Fine-tuned PANNs 저장: /content/drive/MyDrive/robot_project/train_data/panns_finetuned_material5_50epoch.pth


# Inference

In [None]:
import numpy as np
import librosa
import torch
import torch.nn.functional as F
from pathlib import Path

def classify_impacts_in_wav(
    wav_path,
    model,
    at,
    device,
    sr_orig=44100,
    target_sr=32000,
    height_ratio=0.3,
    min_distance_sec=0.5,
    before_sec=0.05,
    after_sec=0.95,
):
    """
    하나의 .wav 파일에 대해:
      - 충돌 시점들을 찾고
      - 각 충돌 주변 1초 segment를 잘라서
      - PANNs embedding + 학습된 분류기로 재질 예측

    Returns
    -------
    results: list of dict
        [
          {
            "impact_idx": int,
            "impact_time": float,
            "pred_label": int,
            "pred_material": str,
            "probs": np.ndarray(num_classes,)
          },
          ...
        ]
    """
    wav_path = Path(wav_path)

    # 1) 오디오 로드 + 디노이즈
    audio, sr = load_audio(str(wav_path), sampling_rate=sr_orig)
    audio_denoised = reduce_noise_spectral_gating(audio, sr, prop_decrease=0.8)

    # 2) 피크 탐지
    impact_times, impact_indices = detect_impacts_peak_finding(
        audio_denoised,
        sr,
        height_ratio=height_ratio,
        min_distance_sec=min_distance_sec,
    )
    if len(impact_times) == 0:
        print(f"[WARN] No impacts detected in {wav_path}")
        return []

    # 3) 충돌 주변 1초 segment로 자르기 (overlap 제외)
    segments = trim_audio_around_impacts(
        audio_denoised,
        sr,
        impact_times,
        before_sec=before_sec,
        after_sec=after_sec,
        overlap_handling="exclude",
    )

    # impact_times와 segments 개수가 다를 수 있음 (overlap으로 제외된 것들 때문)
    valid_times = []
    for t in impact_times:
        segment_start_time = t - before_sec
        segment_end_time   = t + after_sec
        has_overlap = False
        for other_t in impact_times:
            if other_t == t:
                continue
            if segment_start_time <= other_t <= segment_end_time:
                has_overlap = True
                break
        if not has_overlap:
            valid_times.append(t)

    # 길이 체크
    if len(segments) != len(valid_times):
        min_len = min(len(segments), len(valid_times))
        segments = segments[:min_len]
        valid_times = valid_times[:min_len]

    results = []
    label_to_material = {v: k for k, v in material_to_label.items()}

    # 4) 각 segment에 대해: resample → embedding → 분류
    model.eval()
    for i, (seg, t) in enumerate(zip(segments, valid_times)):
        # 32kHz로 리샘플
        seg_32k = librosa.resample(seg, orig_sr=sr, target_sr=target_sr)

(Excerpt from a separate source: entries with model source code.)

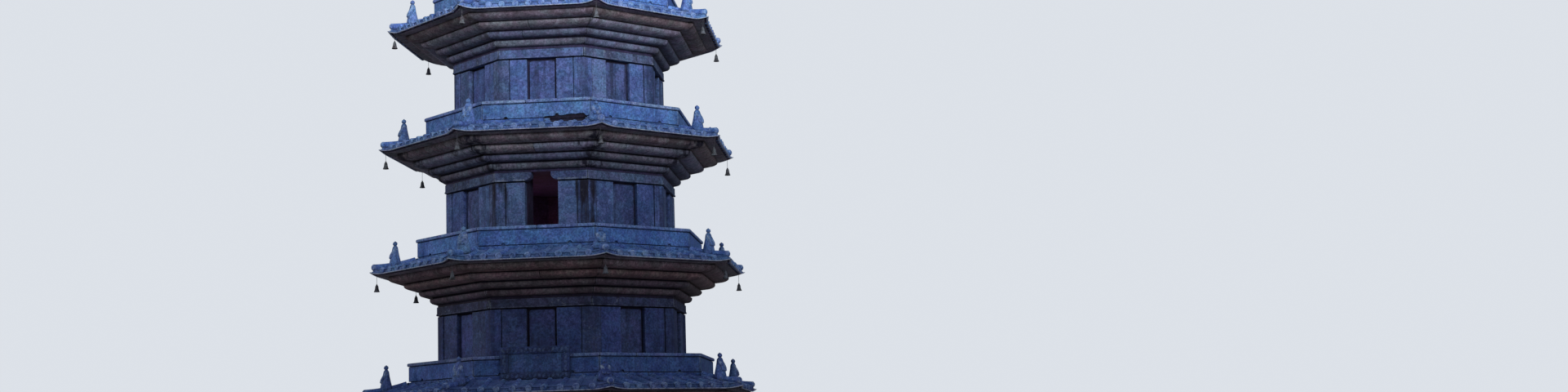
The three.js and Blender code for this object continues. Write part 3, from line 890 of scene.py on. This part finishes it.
def build_cornice(storey):
    """Four rounded courses of long stones around a masonry core."""
    stones = Stonework(100 + storey)
    base = tip_height(storey)
    core = tip_radius(storey) - LINTEL_IN - 0.02
    seat = LINTEL_IN
    stones.drum([(core, base + LINTEL_TOP), (core, base + COURSES[0]["high"])], finish=CORE_AND_HOLLOW_SHADE, arris=0)
    for course, finish in zip(COURSES, (LOW_CORBEL, LOW_CORBEL, CORBEL, TOP_CORBEL)):
        profile = course_profile(storey, course, seat, (core - 0.04) * FLAT)
        for side in range(SIDES):
            reach = profile[1][0] * SLANT
            cuts = [stones.draw.uniform(-0.5, 0.5) * reach] if stones.draw.random() < 0.35 else []
            stain = max(corner_stain(storey, side), corner_stain(storey, side - 1))
            stones.run(side, profile, cuts, finish=finish, stain=stain)
        # The bed under each course, seen in the gap below it, takes the dark core finish as painted shade.
        bed = tip_radius(storey) - seat - 0.035
        if seat != LINTEL_IN:
            stones.drum([(bed, profile[0][1] - 0.030), (bed, profile[0][1] + 0.010)], finish=CORE_AND_HOLLOW_SHADE, arris=0)
        seat = course["inward"]
    return stones.piece(f"corbel_courses_{storey}", [CORBEL, CORE_AND_HOLLOW_SHADE, LOW_CORBEL, TOP_CORBEL])


# Walls

def corner_stain(storey, corner):
    """How dark a wall is stained beside one of its corners."""
    if (storey, corner % SIDES) in DARK_CORNERS:
        return 1.0
    return random.Random(17 * storey + corner % SIDES).uniform(0.25, 0.62)


def panel_stain(storey, side, sign):
    """How dark the panel to the right or left of a side's middle is stained."""
    return corner_stain(storey, side if sign > 0 else side - 1)


def lay_posts(stones, storey, low, high):
    """A corner post on each corner, with a face on both sides."""
    out = (tip_radius(storey) - POST_IN) * FLAT
    back = out - POST_DEPTH
    edge = out * SLANT - POST_WIDTH
    for side in range(SIDES):
        plan = [(side, edge, out), (side, out * SLANT, out), (side + 1, -edge, out),
                (side + 1, -edge, back), (side, back * SLANT, back), (side, edge, back)]
        rings = []
        for height in (low, high):
            rings.append([on_side(face, along, reach, height) for face, along, reach in plan])
        stones.lay(rings, finish=POST, arris=0.006, stain=corner_stain(storey, side))


def slab_outline(width, low, high, corner):
    """An upright slab's outline with round top corners."""
    half = width / 2
    outline = [(-half, low), (half, low)]
    outline += arc((half - corner, high - corner), (corner, corner), 0, 90, 6)
    outline += arc((corner - half, high - corner), (corner, corner), 90, 180, 6)
    return outline


def lay_blind_bay(stones, storey, side, out, bay, low, high):
    """Two panels, and between them a niche with its sill and inset slab."""
    face = out - BAY_DEPTH
    back = out - CORE_BACK - 0.02
    half = NICHE_WIDTH / 2
    sill = low + NICHE_SILL
    for sign in (-1, 1):
        left, right = span(sign, half, bay / 2 - JOINT)
        stones.block(side, left, right, low, high, face, back, stain=panel_stain(storey, side, sign))
    stones.block(side, JOINT - half, half - JOINT, low, sill, face, back)
    slab = slab_outline(SLAB_WIDTH, sill + 0.004, high - 0.012, SLAB_ROUND)
    stones.lay(upright(side, slab, face - SLAB_BACK, back), finish=SLAB, arris=0.006)


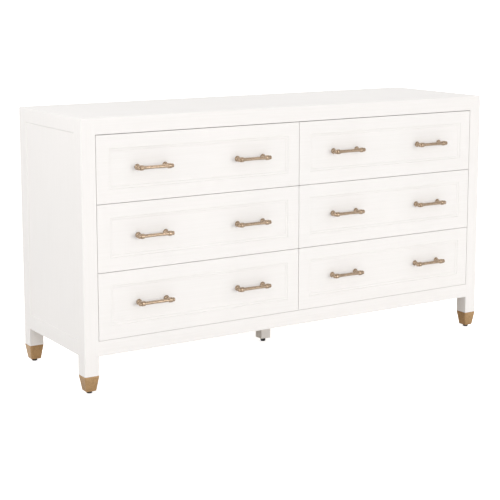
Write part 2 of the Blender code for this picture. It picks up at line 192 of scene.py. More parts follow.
def finished(bm, name):
    """A mesh from the bmesh, smooth except at its sharp edges."""
    bmesh.ops.recalc_face_normals(bm, faces=bm.faces)
    mesh = bpy.data.meshes.new(name)
    bm.to_mesh(mesh)
    bm.free()
    mesh.shade_smooth()
    mesh.set_sharp_from_angle(angle=SMOOTH_ANGLE)
    return mesh


def bridge(bm, lower, upper):
    """Faces between two rings of vertices, either of which may be a single point."""
    count = max(len(lower), len(upper))
    for i in range(count):
        j = (i + 1) % count
        corners = [
            lower[i % len(lower)],
            lower[j % len(lower)],
            upper[j % len(upper)],
            upper[i % len(upper)],
        ]
        corners = list(dict.fromkeys(corners))
        if len(corners) > 2:
            bm.faces.new(corners)


def lofted(name, rings, closed=False):
    """A skin over rings of points. A closed one joins its last ring to its first."""
    bm = bmesh.new()
    made = [[bm.verts.new(point) for point in ring] for ring in rings]
    for lower, upper in zip(made, made[1:]):
        bridge(bm, lower, upper)
    if closed:
        bridge(bm, made[-1], made[0])
    return finished(bm, name)


def eased(profile, steps=4):
    """The (radius, height) points of a profile, with its corners rounded.

    A profile is a list of (radius, height, ease) points, each rounded over its ease.
    """
    points = []
    for i, (radius, height, ease) in enumerate(profile):
        here = Vector((radius, height))
        if not ease:
            points.append(here)
            continue
        before = Vector(profile[i - 1][:2])
        after = Vector(profile[i + 1][:2])
        start = here + (before - here).normalized() * ease
        end = here + (after - here).normalized() * ease
        for step in range(steps + 1):
            t = step / steps
            points.append(start * (1 - t) ** 2 + here * 2 * t * (1 - t) + end * t**2)
    return points


def turned(name, profile, sides=PULL_SIDES):
    """A solid turned about Z from (radius, height, ease) points."""
    angles = [2 * math.pi * i / sides for i in range(sides)]
    rings = []
    for radius, height in eased(profile):
        if radius < NEAR_ZERO:
            rings.append([(0, 0, height)])
        else:
            rings.append([(radius * math.cos(a), radius * math.sin(a), height) for a in angles])
    return lofted(name, rings)


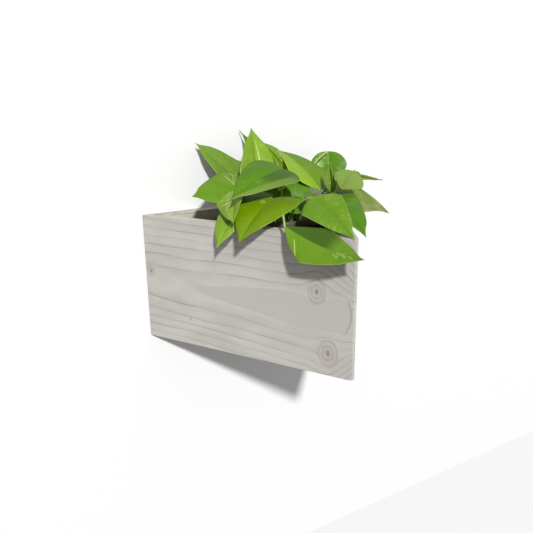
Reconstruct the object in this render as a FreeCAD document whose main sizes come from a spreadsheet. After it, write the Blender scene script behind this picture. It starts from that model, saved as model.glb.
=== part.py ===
import FreeCAD, Part
import itertools
import os
import sys

import Sketcher

# Wall planter: three whitewashed boards mitred into an equilateral triangle in plan, a floor board let in between
# them, two keyhole hangers let into the back board, and a potted trailing plant that lifts out of the top.
# Millimetres, +Z up, +Y into the wall. The origin is the centre of the back board's wall face.

doc = FreeCAD.newDocument("wall_planter")
sizes = doc.addObject("Spreadsheet::Sheet", "Sizes")
rows = itertools.count(1)


def size(alias, value):
    row = next(rows)
    sizes.set(f"A{row}", alias)
    sizes.set(f"B{row}", str(value))
    sizes.setAlias(f"B{row}", alias)


measures = {
    # boards
    "board_length": 252,        # outer side of the triangle
    "board_height": 140,        # board width as sawn, standing upright
    "board_thick": 12,
    "corner_round": 2,          # sanded upright corners
    "foot_round": 6,            # lower corners of each board, seen face on
    "top_round": 2.5,           # upper corners of each board, seen face on
    "floor_thick": 12,
    "floor_recess": 3,          # floor board above the boards' lower edges
    # brads
    "brad_radius": 0.6,
    "brad_fit": 0.05,           # radial room in the pilot holes
    "brad_set": 1,              # head below the face, filled flush
    "floor_brad_length": 25,
    "floor_brad_spacing": 100,  # two through each board into the floor
    "corner_brad_length": 13,
    "corner_brad_inset": 11,    # from the sharp corner, along the face
    "corner_brad_pitch": 45,    # three up each corner
    # keyhole hangers
    "hanger_spacing": 140,      # between the two keyholes
    "hanger_drop": 32,          # keyhole entry below the boards' top edge
    "plate_length": 44,
    "plate_width": 16,
    "plate_thick": 1.6,
    "plate_fit": 0.15,          # room round the plate in its recess
    "entry_radius": 4.75,       # round entry of the keyhole
    "slot_radius": 2.5,         # half the width of the keyhole's neck
    "slot_rise": 9,             # entry centre to the end of the neck
    "head_room_radius": 6,      # wall screw's head behind the plate
    "head_room_depth": 6,       # behind the plate
    "screw_radius": 1.5,
    "screw_fit": 0.1,           # radial room round each screw
    "screw_head_radius": 2.7,
    "screw_length": 9,          # from the plate's face
    "screw_spacing": 34,        # between the two screws of a plate
    "cross_width": 0.8,         # recess in the screw heads
    "cross_depth": 0.7,
    # pot and soil
    "pot_height": 127,
    "pot_room": 2.9,            # pot's rim to the boards
    "pot_foot_radius": 43,      # outside, at the foot
    "pot_wall": 1.2,
    "pot_floor": 1.8,
    "rim_reach": 1.8,           # rim beyond the wall
    "rim_depth": 9,
    "drain_radius": 4,
    "drain_circle": 28,         # radius of the ring of drain holes
    "drain_count": 6,
    "soil_below_rim": 18,
    "soil_fit": 0.3,            # soil to pot wall
    # plant
    "plant_face": 72.7,         # middle to the outer faces of the planter that the plant has grown in
    "rim_clear": 2,             # rim above the boards that the plant clears as it has grown
    "leaf_thick": 1,
    "petiole_radius": 1.3,
    "petiole_sink": 1.2,        # petiole run on into the blade
    "lobe_out": 0.5,            # share of the half width at which the lobes reach furthest back
    "flank_out": 0.6,           # share of the half width left halfway from the widest point to the tip
    "stem_radius": 3,           # at the soil
    "stem_tip_radius": 2,
    "stem_fit": 0.05,           # stems above the soil
}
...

        # PANNs input: (1, T), float32
        audio_in = seg_32k[None, :].astype(np.float32)
        clipwise_output, embedding = at.inference(audio_in)  # embedding: (1, D)
        emb = torch.from_numpy(embedding[0]).to(device)      # (D,)
        emb = emb.unsqueeze(0)                               # (1, D)

        # classifier 통과
        with torch.no_grad():
            logits = model(emb)            # (1, num_classes)
            probs = F.softmax(logits, dim=1).cpu().numpy()[0]
            pred_label = int(np.argmax(probs))
            pred_material = label_to_material[pred_label]

        results.append({
            "impact_idx": i,
            "impact_time": float(t),
            "pred_label": pred_label,
            "pred_material": pred_material,
            "probs": probs,
        })

    return results


In [None]:
ckpt = torch.load(FT_SAVE_PATH, map_location=device)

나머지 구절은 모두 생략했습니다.